A booming local real estate market has definitely been a positive factor. “This has not been the year everyone [at The Collective] thought it would be,” says Randy Kurtz, co-founder of luxury homebuilder Kurtz Homes Naples and the developer of The Collective. “But the real estate market is helping a lot. A lot of people are moving down to Naples and building, renovating and buying homes. So our building is a good place to come into.”

Kurtz has owned the property where The Collective was built for 15 years, and it wasn’t hard to bring others on board once he started developing his concept. The building was 70% leased before construction even started. (Kurtz declines to disclose how much he invested in the project.) 

The whole idea of the space, something of a one-stop shop for homeowners and homebuyers, works well in the current landscape, where people may be trying to limit their visits to places outside their own homes. Someone building or renovating a home can check off a lot of elements all at one location by visiting The Collective, located in the Naples Design District. Most of tenants are open to the public, says Kurtz, while a few others, as of mid-December, were almost ready to open. Some tenants were also offering individual appointments. 

‘Considering the crazy year we’ve been through, I’ve been very pleased with getting such good tenants.’ Randy Kurtz, The Collective

“The concept for the building was to bring in tenants that bring people to each other,” says Kurtz. “They’ve done a lot better than they thought they would with the virus.
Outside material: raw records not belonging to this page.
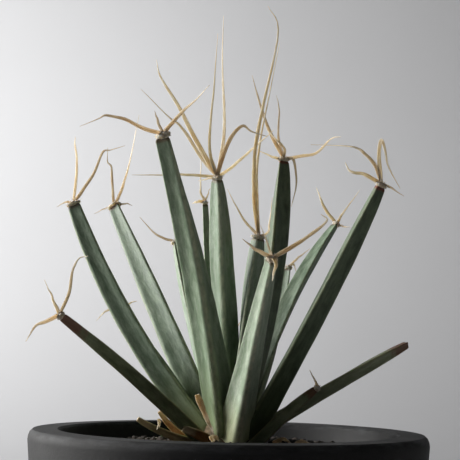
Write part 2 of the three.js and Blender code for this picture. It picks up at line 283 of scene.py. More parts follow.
def makeShaft(name, sides, rings):
    # a straight round shaft, one unit tall, pulled up ring by ring from a disc
    deselect()
    bpy.ops.mesh.primitive_circle_add(vertices=sides, radius=1, fill_type="NGON")
    shaft = bpy.context.object
    shaft.name = name
    bpy.ops.object.mode_set(mode="EDIT")
    bpy.ops.mesh.select_all(action="SELECT")
    for ring in range(rings):
        bpy.ops.mesh.extrude_region_move(TRANSFORM_OT_translate={"value": (0, 0, 1 / rings)})
    bpy.ops.object.mode_set(mode="OBJECT")
    tidyPiece(shaft)
    return shaft


def keepGrain(piece, grain, ridge):
    # the unbent place of each point in mm, and how near it lies to an edge, for the materials
    data = piece.data
    vectors = data.attributes.new("grain", "FLOAT_VECTOR", "POINT")
    vectors.data.foreach_set("vector", [c for point in grain for c in point])
    edges = data.attributes.new("ridge", "FLOAT", "POINT")
    edges.data.foreach_set("value", ridge)


# ---- pot ----

pot = dict(
    height=125, rimRadius=74, rimWidth=9.7, shoulderWidth=1.7, shoulderDrop=3.6, taper=11,
    wall=9, floor=7, footHeight=2.5, footWidth=9, drainRadius=8, ease=0.8, sides=128,
    # the last colour is for rubbed scuffs and a painted highlight on the rim's shoulder
    body="121213", dust="262729", scuffAndHighlightColour="55575a",
)


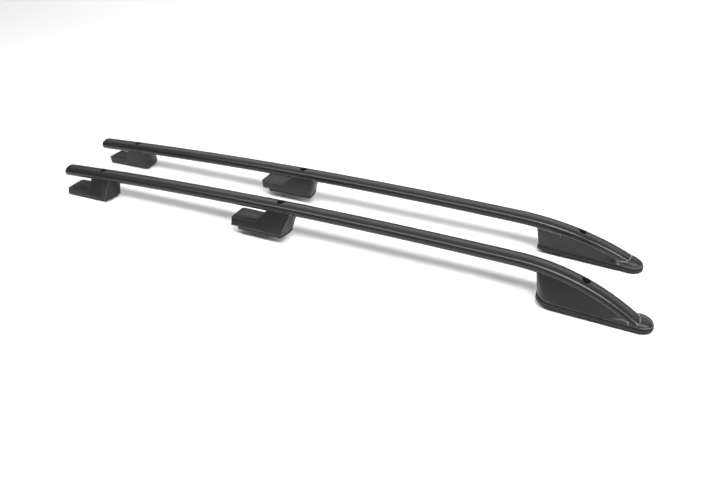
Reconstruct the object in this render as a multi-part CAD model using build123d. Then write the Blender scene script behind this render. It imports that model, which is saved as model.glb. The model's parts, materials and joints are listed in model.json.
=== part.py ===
from build123d import *
import os
from math import asin, atan2, cos, degrees, radians, sin, sqrt

# Pair of low roof side rails. Each rail is an oval bar on three moulded feet.
# Millimetres, +X to the front, +Y to the left, +Z up.
# A rail is drawn with its rear fixing at x = 0, and the pair is centred at the end.

# Pair as it stands
pair_spacing = 196.0        # between the centre planes of the two bars
pair_offset = 34.0          # the left rail stands this much further back

# Bar: four-centre oval, a long bow and a tighter front bend tangent to it
bar_width = 45
bar_height = 29.0
bar_side_radius = 12
bar_wall = 2.2
bar_rear_overhang = 128.0   # behind the rear fixing
bar_bow_radius = 14900.0
bar_top_height = 109      # highest point, before the pair is set on the floor
bar_top_x = 912.0           # where the bow is highest
front_bend_radius = 548.0
front_bend_x = 1193.0       # where the front bend starts
front_bend_roll = 21.0      # the bend's plane leans outboard by this angle
bar_end_x = 1472.0

# Fixing points, forward of the rear one
middle_fixing_x = 581.5
front_fixing_x = 1348.0
access_hole_diameter = 20.0
bolt_hole_diameter = 9.0

# Roof line that the feet follow: a shallow arc between the two ends
roof_rise = 22.8
roof_rear_x = -114.0
roof_front_x = 1529.0

# Feet in section, from the bar's centre plane
foot_outboard = 44.0
foot_inboard = 18.0
ledge_half_width = 23.4
ledge_drop = 1.8            # the ledge lies this far below the bar's centre line
saddle_clearance = 0.25

# Feet in plan: a swept front on a straight block
front_sweep_base = 9.0
front_sweep_top = 4.0
front_bow_back = 0.25       # where the bowed front is fullest, as shares of its sweep and width
front_bow_side = 0.4
inner_corner_base = 10.0
inner_corner_top = 7.0
rear_corner_outer = 2.5
rear_corner_inner = 8.0

# Rear foot, lengths along the roof from its fixing
rear_foot_back = 115.0
rear_foot_front = 33.0
rear_foot_front_top = 41.0
rear_block_back = 40.0
rear_pad_height = 19.0
rear_ramp_run = 14.0
rear_step_radius = 1.5
rear_gasket_height = 4.0

# Middle foot
middle_foot_back = 132.0
middle_foot_front = 26.0
middle_foot_front_top = 46.0
middle_block_back = 62.0
middle_pad_height = 29.0
middle_ramp_run = 36.0
middle_step_radius = 14.0
middle_gasket_height = 8.0
middle_gasket_setback = 20.0
gasket_inset = 0.6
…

Everyone here is glad they’re here.”

At this point The Collective is almost fully leased out. “Considering the crazy year we’ve been through, I’ve been very pleased with getting such good tenants,” says Kurtz.

Kurtz’s company is on the third floor, along with Stofft Cooney Architects, Earls | Lappin Realtors, Premiere Systems and Allikriste Cabinetry. Tenants Casa Italia, Unique Wood Floor Co. and Montanna Design Associates occupy space on the second floor.
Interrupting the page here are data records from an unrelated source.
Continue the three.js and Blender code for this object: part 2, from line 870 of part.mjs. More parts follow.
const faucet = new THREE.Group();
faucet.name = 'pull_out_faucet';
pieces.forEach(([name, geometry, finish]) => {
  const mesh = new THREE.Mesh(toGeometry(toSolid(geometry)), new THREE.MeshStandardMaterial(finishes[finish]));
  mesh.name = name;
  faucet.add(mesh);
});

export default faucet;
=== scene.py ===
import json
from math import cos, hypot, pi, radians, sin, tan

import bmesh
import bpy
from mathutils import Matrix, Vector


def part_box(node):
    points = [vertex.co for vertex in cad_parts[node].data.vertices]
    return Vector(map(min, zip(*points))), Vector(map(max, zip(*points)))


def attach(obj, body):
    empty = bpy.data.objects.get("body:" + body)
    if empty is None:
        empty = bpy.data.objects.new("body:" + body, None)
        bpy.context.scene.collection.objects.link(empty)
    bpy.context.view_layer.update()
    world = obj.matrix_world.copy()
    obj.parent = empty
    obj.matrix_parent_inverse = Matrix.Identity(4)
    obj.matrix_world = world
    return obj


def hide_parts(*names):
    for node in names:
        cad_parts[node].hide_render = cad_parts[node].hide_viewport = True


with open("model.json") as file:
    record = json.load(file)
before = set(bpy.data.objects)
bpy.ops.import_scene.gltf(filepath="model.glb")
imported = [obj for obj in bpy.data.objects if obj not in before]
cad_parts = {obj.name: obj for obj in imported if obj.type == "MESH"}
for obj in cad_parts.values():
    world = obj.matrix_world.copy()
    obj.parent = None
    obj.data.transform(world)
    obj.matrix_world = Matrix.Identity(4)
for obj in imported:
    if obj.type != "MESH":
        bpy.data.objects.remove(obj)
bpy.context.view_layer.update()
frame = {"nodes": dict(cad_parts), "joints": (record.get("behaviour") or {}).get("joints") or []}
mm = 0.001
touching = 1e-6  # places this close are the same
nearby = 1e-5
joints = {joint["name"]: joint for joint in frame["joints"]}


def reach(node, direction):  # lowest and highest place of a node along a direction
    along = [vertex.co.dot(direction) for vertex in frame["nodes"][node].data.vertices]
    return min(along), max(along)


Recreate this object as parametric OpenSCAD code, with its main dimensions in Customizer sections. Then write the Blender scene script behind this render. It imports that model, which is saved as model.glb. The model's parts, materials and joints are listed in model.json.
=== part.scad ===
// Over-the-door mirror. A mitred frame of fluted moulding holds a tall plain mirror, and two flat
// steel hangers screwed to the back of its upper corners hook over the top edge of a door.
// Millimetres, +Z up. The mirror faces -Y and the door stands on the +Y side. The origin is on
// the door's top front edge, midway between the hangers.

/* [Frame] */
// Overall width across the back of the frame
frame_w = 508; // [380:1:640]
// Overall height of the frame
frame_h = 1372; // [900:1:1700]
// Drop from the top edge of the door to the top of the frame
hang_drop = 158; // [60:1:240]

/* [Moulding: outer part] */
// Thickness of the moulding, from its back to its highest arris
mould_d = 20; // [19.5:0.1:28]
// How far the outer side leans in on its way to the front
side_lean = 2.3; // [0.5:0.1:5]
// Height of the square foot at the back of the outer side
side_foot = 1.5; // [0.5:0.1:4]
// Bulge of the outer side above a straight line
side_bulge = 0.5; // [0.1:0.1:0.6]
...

Stefania Pifferi. Randy Kurtz says the hot Southwest Florida real estate market has boosted tenants and interest in The Collective.
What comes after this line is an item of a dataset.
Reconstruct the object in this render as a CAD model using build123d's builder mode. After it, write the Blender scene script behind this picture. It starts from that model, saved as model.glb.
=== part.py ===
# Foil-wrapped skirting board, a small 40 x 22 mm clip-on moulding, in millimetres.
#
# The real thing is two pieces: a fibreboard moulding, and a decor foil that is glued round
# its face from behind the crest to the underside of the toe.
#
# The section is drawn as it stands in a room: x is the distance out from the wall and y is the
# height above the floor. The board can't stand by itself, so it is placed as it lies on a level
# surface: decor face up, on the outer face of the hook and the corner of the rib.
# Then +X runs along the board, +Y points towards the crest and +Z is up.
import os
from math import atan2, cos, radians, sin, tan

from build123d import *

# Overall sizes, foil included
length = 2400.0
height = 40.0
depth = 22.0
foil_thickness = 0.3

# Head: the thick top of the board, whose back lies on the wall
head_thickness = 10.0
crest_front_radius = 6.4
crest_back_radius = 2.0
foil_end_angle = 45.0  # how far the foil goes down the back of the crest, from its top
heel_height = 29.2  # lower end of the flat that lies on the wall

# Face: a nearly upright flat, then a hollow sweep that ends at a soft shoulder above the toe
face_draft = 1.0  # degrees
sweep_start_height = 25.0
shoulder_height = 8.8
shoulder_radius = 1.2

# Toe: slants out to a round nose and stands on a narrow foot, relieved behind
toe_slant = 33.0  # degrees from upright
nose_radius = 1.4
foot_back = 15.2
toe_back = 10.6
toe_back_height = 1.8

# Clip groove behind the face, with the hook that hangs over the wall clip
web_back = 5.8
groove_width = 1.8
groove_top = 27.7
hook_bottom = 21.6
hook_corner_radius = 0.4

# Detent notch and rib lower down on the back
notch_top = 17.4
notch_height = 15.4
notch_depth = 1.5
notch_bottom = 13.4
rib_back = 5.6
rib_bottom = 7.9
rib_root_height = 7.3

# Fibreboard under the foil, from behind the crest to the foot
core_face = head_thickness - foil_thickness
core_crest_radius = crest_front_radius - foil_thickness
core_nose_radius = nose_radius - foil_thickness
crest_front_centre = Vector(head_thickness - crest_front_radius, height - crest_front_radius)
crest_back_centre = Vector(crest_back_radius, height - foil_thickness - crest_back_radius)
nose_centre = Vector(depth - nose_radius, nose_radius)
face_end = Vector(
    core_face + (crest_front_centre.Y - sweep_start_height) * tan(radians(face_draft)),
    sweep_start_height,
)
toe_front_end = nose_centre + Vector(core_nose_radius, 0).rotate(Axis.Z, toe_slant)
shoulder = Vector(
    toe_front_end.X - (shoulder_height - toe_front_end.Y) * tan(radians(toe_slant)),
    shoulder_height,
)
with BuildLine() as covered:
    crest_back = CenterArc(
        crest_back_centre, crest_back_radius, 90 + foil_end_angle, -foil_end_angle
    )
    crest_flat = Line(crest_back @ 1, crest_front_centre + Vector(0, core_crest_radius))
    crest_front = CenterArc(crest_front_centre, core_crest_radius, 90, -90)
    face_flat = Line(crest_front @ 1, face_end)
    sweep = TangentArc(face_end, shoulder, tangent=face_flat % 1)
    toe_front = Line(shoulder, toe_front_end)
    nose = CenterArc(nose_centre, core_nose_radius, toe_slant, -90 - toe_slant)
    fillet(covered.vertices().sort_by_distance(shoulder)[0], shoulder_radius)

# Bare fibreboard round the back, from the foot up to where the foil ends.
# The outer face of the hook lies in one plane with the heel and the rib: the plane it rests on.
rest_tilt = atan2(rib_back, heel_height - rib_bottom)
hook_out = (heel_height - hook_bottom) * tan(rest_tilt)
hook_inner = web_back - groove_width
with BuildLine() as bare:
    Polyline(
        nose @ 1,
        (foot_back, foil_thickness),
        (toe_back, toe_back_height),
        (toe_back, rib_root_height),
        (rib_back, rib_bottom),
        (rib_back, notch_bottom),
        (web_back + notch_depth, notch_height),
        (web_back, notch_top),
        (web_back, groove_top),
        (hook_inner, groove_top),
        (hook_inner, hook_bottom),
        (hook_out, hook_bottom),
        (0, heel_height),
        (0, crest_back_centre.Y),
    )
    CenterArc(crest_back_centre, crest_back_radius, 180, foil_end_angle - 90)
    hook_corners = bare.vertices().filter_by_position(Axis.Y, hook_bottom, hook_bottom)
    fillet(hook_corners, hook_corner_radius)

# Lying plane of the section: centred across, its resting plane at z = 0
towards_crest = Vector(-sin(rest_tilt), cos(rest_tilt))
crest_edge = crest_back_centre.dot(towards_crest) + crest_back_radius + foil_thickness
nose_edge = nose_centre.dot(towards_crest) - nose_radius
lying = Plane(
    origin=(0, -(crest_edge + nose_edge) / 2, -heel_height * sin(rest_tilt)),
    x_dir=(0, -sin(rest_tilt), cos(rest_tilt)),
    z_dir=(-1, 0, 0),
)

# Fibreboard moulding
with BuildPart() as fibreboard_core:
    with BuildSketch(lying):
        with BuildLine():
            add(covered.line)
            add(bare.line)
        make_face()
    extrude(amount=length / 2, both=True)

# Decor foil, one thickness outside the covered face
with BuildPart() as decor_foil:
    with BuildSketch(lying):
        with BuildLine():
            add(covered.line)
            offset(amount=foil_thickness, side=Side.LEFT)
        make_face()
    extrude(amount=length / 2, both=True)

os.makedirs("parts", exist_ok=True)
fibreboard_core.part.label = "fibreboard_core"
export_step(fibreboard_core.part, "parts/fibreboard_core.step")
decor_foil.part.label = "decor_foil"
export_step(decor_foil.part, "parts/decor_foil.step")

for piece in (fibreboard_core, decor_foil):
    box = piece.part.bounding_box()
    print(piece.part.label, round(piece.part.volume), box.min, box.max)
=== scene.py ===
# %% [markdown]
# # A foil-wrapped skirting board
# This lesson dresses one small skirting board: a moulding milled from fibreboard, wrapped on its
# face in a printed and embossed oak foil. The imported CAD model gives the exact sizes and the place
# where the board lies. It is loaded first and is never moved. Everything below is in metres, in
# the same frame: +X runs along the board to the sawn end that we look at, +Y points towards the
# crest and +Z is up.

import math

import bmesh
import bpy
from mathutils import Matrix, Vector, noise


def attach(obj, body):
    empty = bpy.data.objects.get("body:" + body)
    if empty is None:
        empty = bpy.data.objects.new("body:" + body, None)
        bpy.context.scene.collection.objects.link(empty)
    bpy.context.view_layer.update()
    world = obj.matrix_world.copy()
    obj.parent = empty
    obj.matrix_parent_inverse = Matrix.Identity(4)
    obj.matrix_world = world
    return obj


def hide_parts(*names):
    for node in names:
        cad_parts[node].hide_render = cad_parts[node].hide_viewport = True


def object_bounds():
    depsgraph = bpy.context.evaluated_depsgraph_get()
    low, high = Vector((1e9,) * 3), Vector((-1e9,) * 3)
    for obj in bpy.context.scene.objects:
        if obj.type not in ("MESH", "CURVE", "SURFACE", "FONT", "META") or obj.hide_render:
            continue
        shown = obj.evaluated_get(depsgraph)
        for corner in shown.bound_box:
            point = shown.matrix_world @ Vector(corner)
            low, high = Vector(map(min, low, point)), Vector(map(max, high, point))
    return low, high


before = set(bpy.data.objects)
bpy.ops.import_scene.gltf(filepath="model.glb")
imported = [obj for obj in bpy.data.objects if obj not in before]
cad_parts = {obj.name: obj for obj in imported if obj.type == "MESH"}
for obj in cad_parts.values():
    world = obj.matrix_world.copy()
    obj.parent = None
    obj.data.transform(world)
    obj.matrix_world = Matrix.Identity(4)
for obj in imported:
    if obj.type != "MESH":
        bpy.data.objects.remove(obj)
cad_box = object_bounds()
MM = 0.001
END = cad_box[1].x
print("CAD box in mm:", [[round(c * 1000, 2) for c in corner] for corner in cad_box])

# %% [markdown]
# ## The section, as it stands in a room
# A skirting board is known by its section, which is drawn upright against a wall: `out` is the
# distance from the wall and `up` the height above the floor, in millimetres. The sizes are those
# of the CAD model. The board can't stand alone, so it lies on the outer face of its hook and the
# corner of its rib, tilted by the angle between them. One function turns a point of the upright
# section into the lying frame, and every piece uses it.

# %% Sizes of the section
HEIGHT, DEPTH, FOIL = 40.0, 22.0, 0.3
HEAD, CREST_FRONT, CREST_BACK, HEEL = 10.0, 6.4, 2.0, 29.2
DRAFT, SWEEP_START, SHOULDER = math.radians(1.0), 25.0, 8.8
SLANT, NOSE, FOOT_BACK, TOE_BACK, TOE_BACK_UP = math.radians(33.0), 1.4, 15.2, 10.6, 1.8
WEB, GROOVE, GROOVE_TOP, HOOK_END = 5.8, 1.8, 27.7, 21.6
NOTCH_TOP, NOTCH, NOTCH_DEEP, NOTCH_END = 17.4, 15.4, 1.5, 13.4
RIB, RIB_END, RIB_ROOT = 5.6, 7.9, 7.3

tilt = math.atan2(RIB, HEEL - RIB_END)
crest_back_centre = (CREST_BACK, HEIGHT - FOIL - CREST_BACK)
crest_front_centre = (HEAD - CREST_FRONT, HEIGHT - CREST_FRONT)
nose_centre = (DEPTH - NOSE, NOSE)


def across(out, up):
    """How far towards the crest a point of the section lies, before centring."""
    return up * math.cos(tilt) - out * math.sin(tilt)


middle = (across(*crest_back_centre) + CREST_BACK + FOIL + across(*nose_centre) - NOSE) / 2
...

That’s also the location of The Studio, which has 21 individual showrooms where companies showcase everything from hardware and fireplaces to flooring and windows. That option has proved so popular — 20 of the 21 studios are already leased — Kurtz is using some of the available space remaining on the second floor to expand The Studio, adding eight to 10 additional showrooms. “I decided to enlarge The Studio since it brings a lot of people into the building,” he says.

Current ground floor tenants are GWT Outdoors, Sun Mountain Custom Doors, Method & Concept and Luxury Bed Collection. Available space remains on the ground floor that Kurtz earmarked for a restaurant. That’s something he continues to pursue, talking with various restaurateurs, but the need isn’t as immediate given the current climate and the fact that so much of the building is leased out.

But a restaurant will likely eventually fill that space. “The tenants would like to have one, and it would be something that brings people to the building,” says Kurtz. “And I’d still selfishly like to have a restaurant down the stairs from my office.”

When it comes to Kurtz’s own business, he admits he could be a lot busier than he is. But as he looks toward 2021, the custom homebuilder has decided to stick with a philosophy that’s proved successful for almost four decades.

“We don’t do every job we could get,” he says. “We take on a limited number of homes. I could take on a lot more work by being in this building. I will probably be talking to more people than I normally would because I’ve got more exposure than I had in the past. But I still plan to take a limited number of jobs. It’s worked out well for 38 years, so why change things?”